In 1984 executives at Coca-Cola were worried. The company appeared to be on the edge of a terrible precipice. Its number one place in the coke market appeared under genuine threat for the first time. Pepsi was catching up fast. Market share was slipping – Coca-Cola was reduced to a market share lead of just less than 5 percent. Coca-Cola’s ad spend was up but was having little effect. Pepsi had come up with a good ad play for a number two in the market: the Pepsi Challenge. The Challenge had led to a sharp increase in Pepsi’s market share – up an immediate 8 percent. Trouble was, the Pepsi Challenge was more than a gimmick. In blind tests it seemed that drinkers actually did prefer Pepsi to Coca-Cola. This was not good news for the Coca-Cola marketing team.
Faced with these problems, Coca-Cola charged Sergio Zyman with a project to consider the previously unthinkable: changing the drink’s recipe.
In September 1984 the Coca-Cola team came up with a recipe which, in blind tests, kept on winning. This, the company concluded, was the answer. However, it conveniently ignored consistently negative market research about the possibility of changing the drink’s formula. Coca-Cola went for it. On 23 April 1985 New Coke was announced – on St George’s Day, the dragon came out to slay Pepsi.
New Coke was claimed to be smoother, sweeter and preferable to the old version. This conveniently overlooked the fact that the old version was selling in many millions every day of the week. To call this the marketing own-goal of the century would be to understate the effect only slightly. Coke was faced with a barrage of criticism. On the other hand, its arch-rival Pepsi could barely contain its glee – indeed, it quickly produced advertising which was extremely gleeful, rubbing in the fact that ‘the real thing’ remained unchanged.
Realizing that its move had been disastrous, Coke back-tracked and, after ninety days, reintroduced the original coke. It has not been tinkered with since.
So, what does this salutary saccharined tale have to offer twenty-first century leaders?
First, if it works, don’t change it without a very good reason. There was more to Coca-Cola than the recipe. It stood for something. And the company underestimated how strong this bond was.
Second, learn, don’t blame. It was notable that the Coca-Cola top management team remained in place and did so for a number of years. Heads did not roll. Indeed, Robert Goizueta, the CEO, received $1.7 million in salary and bonuses. The company’s annual statement noted ‘singular courage, wisdom and commitment in making certain decisions’. It might have been different if the company had lost money. The company’s stock actually reached an all-time high at the beginning of 1986.
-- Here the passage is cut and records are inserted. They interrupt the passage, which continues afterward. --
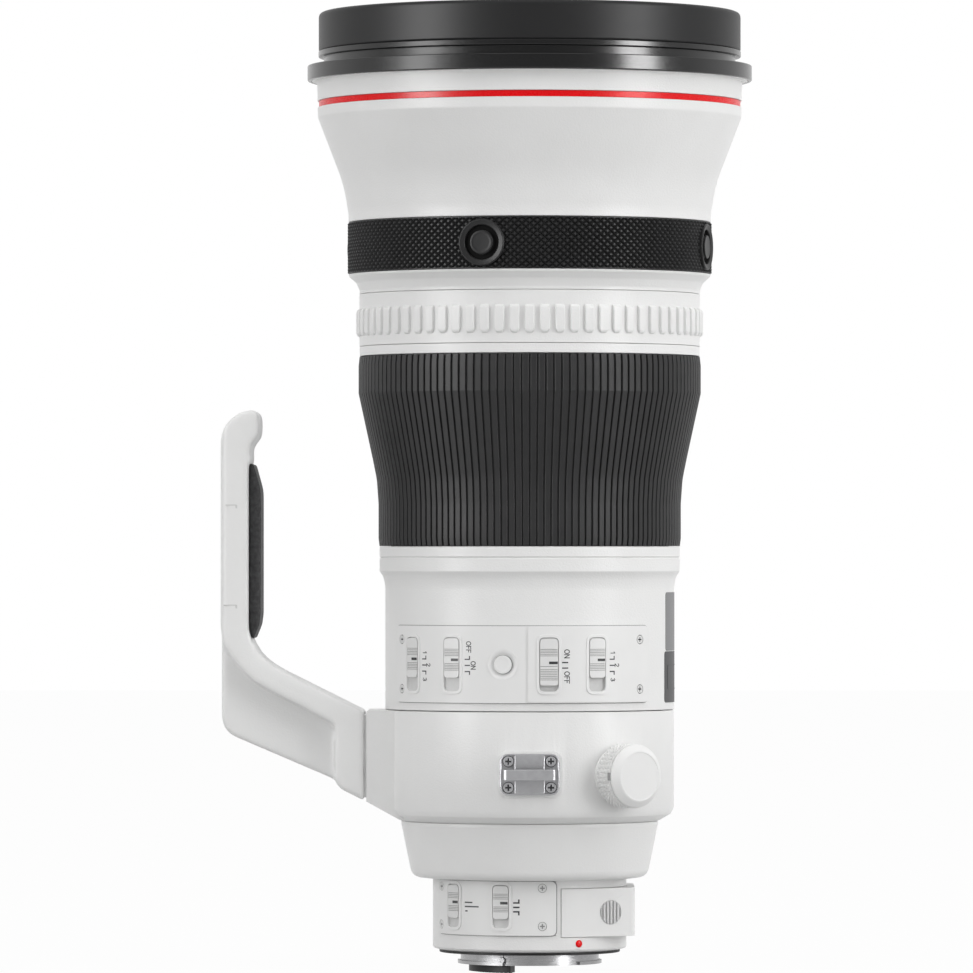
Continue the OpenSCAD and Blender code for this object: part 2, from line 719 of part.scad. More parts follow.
lug_spans = [[-98, -22], [44, 112], [165, 232]];
bayonet_lug_t = 1.2;
stop_pin_r = 0.9;
stop_pin_azimuth = -22.5;
stop_pin_z = -2.1;
pin_rise = 0.9;
face_relief = 0.2;

module bayonet_mount() color(steel) difference() {
    union() {
        ring(bayonet_bore_r, bayonet_r, -bayonet_len, gasket_h / 2);
        ring(bayonet_bore_r, mount_flange_r, 0, gasket_h);
        for (s = lug_spans)
            sector(bayonet_r - edge, bayonet_lug_r, -bayonet_len, bayonet_lug_t - bayonet_len, s[0], s[1]);
        radial(stop_pin_azimuth, stop_pin_z, bayonet_r - edge, bayonet_r + pin_rise, stop_pin_r);
    }
    ring(bayonet_r, bayonet_lug_r + face_relief, -face_relief, face_relief);
    for (a = [45:90:315]) rotate([0, 0, a]) translate([mount_screw_circle, 0, -cut]) {
        cylinder(h = cut + mount_screw_depth, r = mount_screw_r + screw_play);
        cylinder(h = 3 * cut, r = mount_shank_r + screw_play);
    }
}

contact_from = -78;
contact_to = -18;
contact_in_r = 17.4;
contact_len = 6.8;
contact_count = 12;
contact_r = 0.7;
contact_rise = 0.25;

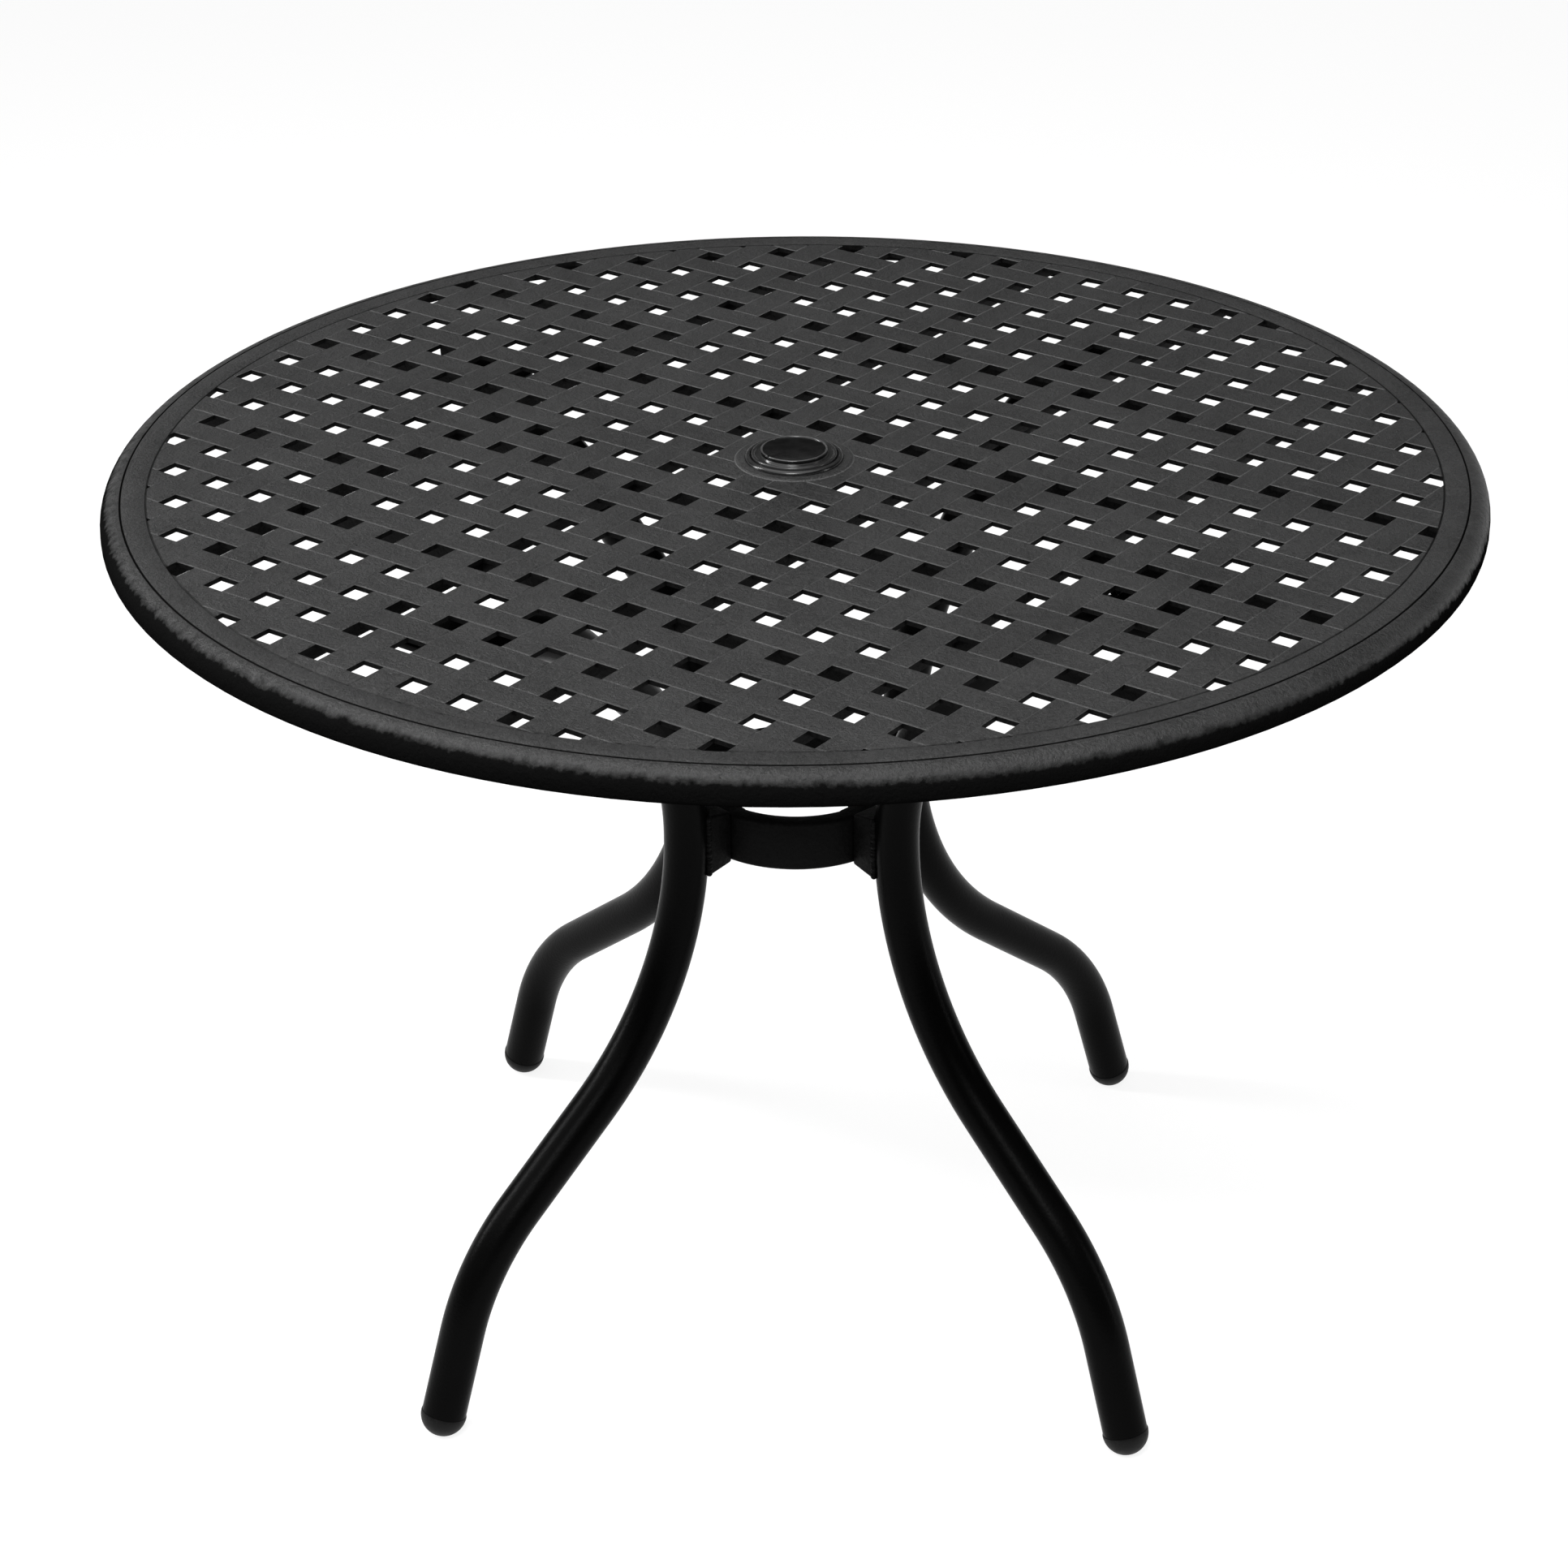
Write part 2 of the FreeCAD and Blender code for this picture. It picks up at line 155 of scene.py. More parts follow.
def cast_coat():
    """Wrinkled black powder coat: glossy on the face and the upper roll, with painted shade on the
    lower skirt, which is dark and without reflection below a ragged height that sits higher
    towards -X.

    Two dark lines of painted shade run round the margin in its grooves. Painted highlights lighten
    the grooves of the weave, more towards +X and +Y, and the edge of the pad.
    """
    coat = Finish(bpy.data.materials.new("top_wrinkle_coat"))
    wrinkle = coat.noise(400.0, 4.0, 0.7)
    swell = coat.noise(150.0, 3.0, 0.55)
    cloud = coat.noise(11.0, 4.0, 0.6)
    across, along, height = [coat.coordinate(axis) for axis in range(3)]
    reach = coat.reach()

    def beyond(radius, width):
        """0 inside the radius and 1 a width in millimetres outside it."""
        return coat.ramp((reach - radius) * 1000, (0.0, 0.0), (width, 1.0))

    def band(inner, outer):
        """Ring of the top between two radii."""
        return beyond(inner, 0.3) - beyond(outer, 0.3)

    on_roll = beyond(0.5172, 0.6)
    in_field = 1 - beyond(0.4955, 0.9)
    # Painted shade: dark lines in the groove at the edge of the field, stronger towards +Y, and in
    # the groove before the roll, wider towards -Y.
    field_groove_shade = (0.75 + 0.6 * along) * band(0.4968, 0.4984)
    roll_groove_shade = band(0.5163 + 0.0010 * along, 0.5177)
    # Painted highlight: a light line round the edge of the pad.
    pad_edge_highlight = 0.8 * band(0.0455, 0.0465)
    # Painted shade: below this ragged height, higher towards -X, the skirt takes the dark coat
    # without reflection.
    skirt_shade_top = 0.7356 - on_roll * (0.0114 + 0.007 * across - 0.0085 * swell)
    above_skirt_shade = coat.ramp((height - skirt_shade_top) * 200, (0.0, 0.0), (1.0, 1.0))
    # Share of the glossy coat; the rest is painted shade on the lower skirt and in the two margin
    # grooves.
    unshaded_share = 1 - (1 - above_skirt_shade) * on_roll - (field_groove_shade + roll_groove_shade)
    # Painted highlight: the grooves of the weave are lighter, more so towards +X and +Y.
    in_groove = coat.ramp((height - 0.7362) * 1000, (0.0, 1.0), (0.5, 1.0), (0.72, 0.0))
    groove_and_pad_highlight = in_groove * in_field * (0.66 + 0.6 * across + 0.8 * along) + pad_edge_highlight
    level = coat.ramp(cloud * 0.30 + swell * 0.15 + wrinkle * 0.55, (0.38, 0.0), (0.62, 1.0))
    colour = coat.blend(level, grey(0.004), grey(0.031))
    colour = coat.blend(groove_and_pad_highlight, colour, grey(0.075))
    rise = coat.bump(swell, 0.0013)
    rise = coat.bump(wrinkle, 0.0013, rise)
    glossy = coat.node("ShaderNodeBsdfPrincipled", None, {
        "Base Color": colour, "Roughness": 0.41 + 0.12 * cloud, "Normal": rise,
        "Specular IOR Level": 0.5})
    # Dark coat without reflection that carries the painted shade.
    dull = coat.node("ShaderNodeBsdfPrincipled", None, {
        "Base Color": grey(0.0055), "Roughness": 0.55, "Normal": rise, "Specular IOR Level": 0.0})
    both = coat.node("ShaderNodeMixShader", None, {0: unshaded_share, 1: dull, 2: glossy})
    coat.node("ShaderNodeOutputMaterial", None, {"Surface": both})
    return coat.owner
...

Third, we all make mistakes. Coca-Cola recognized its folly quickly and acted decisively. Its followers forgave.
The Coke story is a business classic, but it came back to us when Stuart was recounting his experiences over twenty-three days in the company of four other middle-aged men on a 38-foot yacht crossing the Atlantic Ocean. Since returning, people have been asking him what he learned along the way. It is interesting – and a relatively recent phenomenon – that you are expected to learn something in any unusual experience. The experience in itself is not enough; you must have actively learned something from it. As one of his crewmates (a CEO, as it turns out) observed:
‘Twenty odd days on a boat in the middle of nothingness and I still haven’t figured out the meaning of life.’
You do, of course, learn things in any twenty-three-day period in life and on a boat in the middle of the ocean. But the process of learning is as ad hoc as it normally is: learning is gradually acquired rather than arriving in dramatic and sizeable lightning bolts. Learning happens and evolves.
It is your willingness to accept and embrace the slowness and granularity of the process which is key.
This also applied to the brand of leadership Stuart encountered while on board. The captain was a former headteacher. His modus operandi was to allow you to give something a try and then intercede with some helpful advice as the rope failed to move, the sail continued to flap or the gas didn’t ignite.
Good theory, but it is amazing how challenging that approach actually is. It feels like low-key, educational leadership, but for the person being given the opportunity to try something and, in Stuart’s case, almost certainly fail to do it, the pressure is intense. He could feel the faith the captain was putting in him every time. He wanted to be able to do it. And he could feel the specter of failure hovering.
The truth is that Stuart is not used to failure. His adult life has been spent deliberately putting himself in situations where he can utilize the skills and insights he has. It is good, he knows, to get out of your comfort zone. But that is not how most people spend their personal and professional lives. You don’t want to be the one person who can’t do something, you don’t want to repeatedly get things wrong, you don’t want to fail – especially in front of others.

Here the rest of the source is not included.